Uncle Ted had not made it back into uniform himself, but his admonition still echoed in Franklin’s ear: “I should be ashamed of my sons if they shirked war.” After TR’s White House visit, Franklin did submit his resignation as assistant secretary in order to enlist. But when the letter landed on Wilson’s desk, the president rejected what he considered military romanticism. He told Secretary Daniels to inform his subordinate that he was no different from any draftee. “Neither you nor I nor Franklin Roosevelt has the right to select the place of service,” he warned. “Tell the young man . . . to stay where he is.” Unfazed, Roosevelt next went to Wilson personally, only to be turned down again. The rejection, nevertheless, did illuminate Roosevelt’s rising star. Wilson’s former Army chief of staff, General Leonard Wood, observed that “Franklin Roosevelt should under no circumstances think of leaving the Navy Department; that would amount to a public calamity.” The real power in the U.S. Navy, Wood believed, was not Secretary Daniels, but his aggressive deputy.
As the country entered its fifteenth month of the war a still frustrated Franklin managed to wangle an assignment that lifted him, if not exactly to combatant status, at least to something more than a deskbound civilian. He urged Secretary Daniels to allow him to go to Europe “to look into our Naval administration in order to work more closely with the other services.” The essentially pacifist Daniels felt no necessity himself to witness the bloodletting firsthand and eventually yielded to Franklin’s ceaseless importuning, even allowing his assistant to write his own orders, essentially a blank check to pursue “such other purposes as may be deemed expedient upon your arrival.” Franklin confided to his wife that he had been promised a commission as a Navy lieutenant commander upon his return. Before leaving, he sent President Wilson a letter saying he hoped the speculation about his running for governor of New York would end. He was not going to “give up war work for what is frankly very much a local political job in these times.”
That summer of 1918, as the day of his departure approached, his behavior began taking on an air of mystery. He told Eleanor only that he must leave her alone with their five children, but could not disclose where he was going or for how long. She was not to see him off, since the mission was secret. “Don’t tell a soul,” he warned her, “not even Mama.” Franklin had one more goodbye to make before he left, one unknown to Eleanor, and one that moved him to mixed longing and pride. Meeting secretly, he and a beautiful woman made impassioned promises of letters to be exchanged, how this was to be safely carried out during his absence, and what needed to be resolved on his return, for Franklin Roosevelt was in love.

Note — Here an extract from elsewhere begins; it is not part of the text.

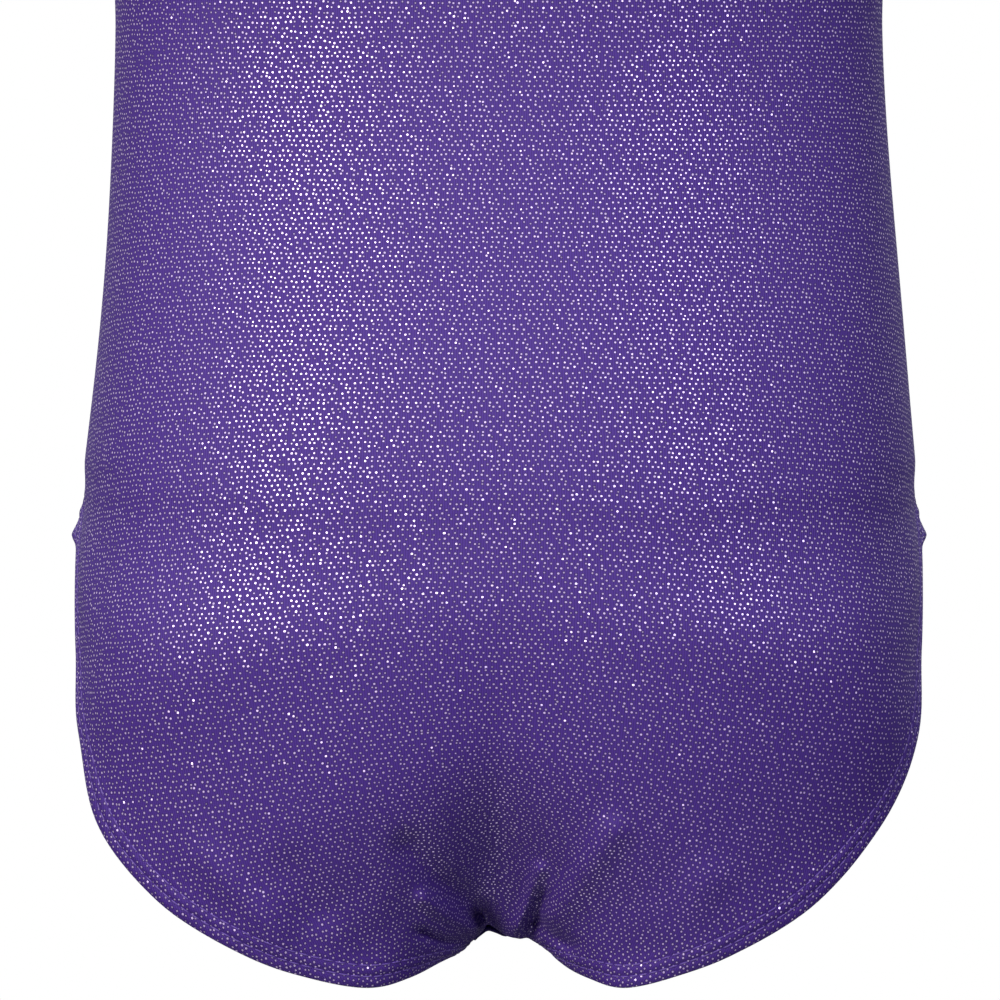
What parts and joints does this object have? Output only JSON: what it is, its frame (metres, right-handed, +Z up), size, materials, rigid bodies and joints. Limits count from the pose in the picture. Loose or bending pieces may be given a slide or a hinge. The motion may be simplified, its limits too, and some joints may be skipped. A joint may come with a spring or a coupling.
{
  "type": "gymnastics leotard",
  "caption": "Child's sleeveless gymnastics leotard in foil-dotted stretch knit, held in body shape, with hemmed neck, armholes and leg openings.",
  "frame": {"origin": "midway between the tops of the two shoulder straps, at the height of their neck side; the garment hangs below it", "axes": "+Z up, +X to the wearer's left, +Y to the wearer's back; the wearer faces -Y"},
  "size_m": [0.246, 0.17, 0.4997],
  "materials": {
    "foil_tricot": "violet stretch tricot with a fine foil dot print, soft sheen",
    "lining": "matt plain knit",
    "elastic": "woven flat elastic",
    "thread": "twisted polyester sewing thread, slight sheen",
    "label": "white satin ribbon, blank"
  },
  "bodies": {
    "root": {"back_panel": "foil_tricot", "front_panel": "foil_tricot", "crotch_lining": "lining", "crotch_seam": "thread", "left_side_seam": "thread", "left_shoulder_seam": "thread", "right_side_seam": "thread", "right_shoulder_seam": "thread", "neck_label": "label", "left_leg_hem": "foil_tricot", "left_leg_elastic": "elastic", "left_leg_stitch_outer": "thread", "left_leg_stitch_inner": "thread", "right_leg_hem": "foil_tricot", "right_leg_elastic": "elastic", "right_leg_stitch_outer": "thread", "right_leg_stitch_inner": "thread", "left_armhole_hem": "foil_tricot", "left_armhole_elastic": "elastic", "left_armhole_stitch_outer": "thread", "left_armhole_stitch_inner": "thread", "right_armhole_hem": "foil_tricot", "right_armhole_elastic": "elastic", "right_armhole_stitch_outer": "thread", "right_armhole_stitch_inner": "thread", "neck_hem": "foil_tricot", "neck_elastic": "elastic", "neck_stitch_outer": "thread", "neck_stitch_inner": "thread"}
  },
  "joints": []
}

He sailed for Europe from the Washington Navy Yard on July 9, 1918, aboard the destroyer USS Dyer, rushed into service just eight days before and heading into the war zone without benefit of sea trials. Despite his position, he told his wife that he had requested no ceremonies. Once aboard ship, Franklin started a diary, the basis for a book he intended to write, an intention that showed through in the grandiloquence of his first entry: “The good old ocean is so absolutely normal just as it always has been, sometimes tumbling about and throwing spray, sometimes gently lolling about . . . but now though the ocean looks much unchanged the doubled number of lookouts shows that even here the hand of the Hun False God is reaching out to defy nature; ten miles ahead of this floating City of Souls a torpedo maybe waiting to start on its quick run.”
The Dyer joined a troop convoy delivering another twenty thousand doughboys to the over one million already in France: “a wonderful sight,” Franklin noted in the diary, “five monsters in the half light . . . it thrills to think that right there another division is on the way to the front.” Every element of danger quickened his sense that at last he was in the war, as when the Dyer zigzagged to thwart marauding U-boats, “9 different course changes,” in an hour; and when he learned that “only 15 or 16 of the crew” had ever been in the war zone; and when he was assigned his abandon ship station, whale boat number 2, should the worst happen.
He was gone just over ten weeks. Looking back, he counted the mission a brilliant success. He had met personally with all the Allied leaders, the fiery British prime minister, David Lloyd George, whom Franklin was delighted to find “is just like his pictures.” Even more impressive to Roosevelt, with his weakness for royalty, was a private audience at Buckingham Palace with King George V. Franklin recorded in his diary that the king had given him forty minutes alone and seemed genuinely impressed that his American visitor had crossed the Atlantic on a warship. “His one regret,” the king told him, “was that it had been impossible for him to do active Naval service during the war,” reflecting Franklin’s own disappointment. The king then confided that though he had blood relatives in Germany, particularly Kaiser Wilhelm, “in all my life I have never seen a German gentleman.”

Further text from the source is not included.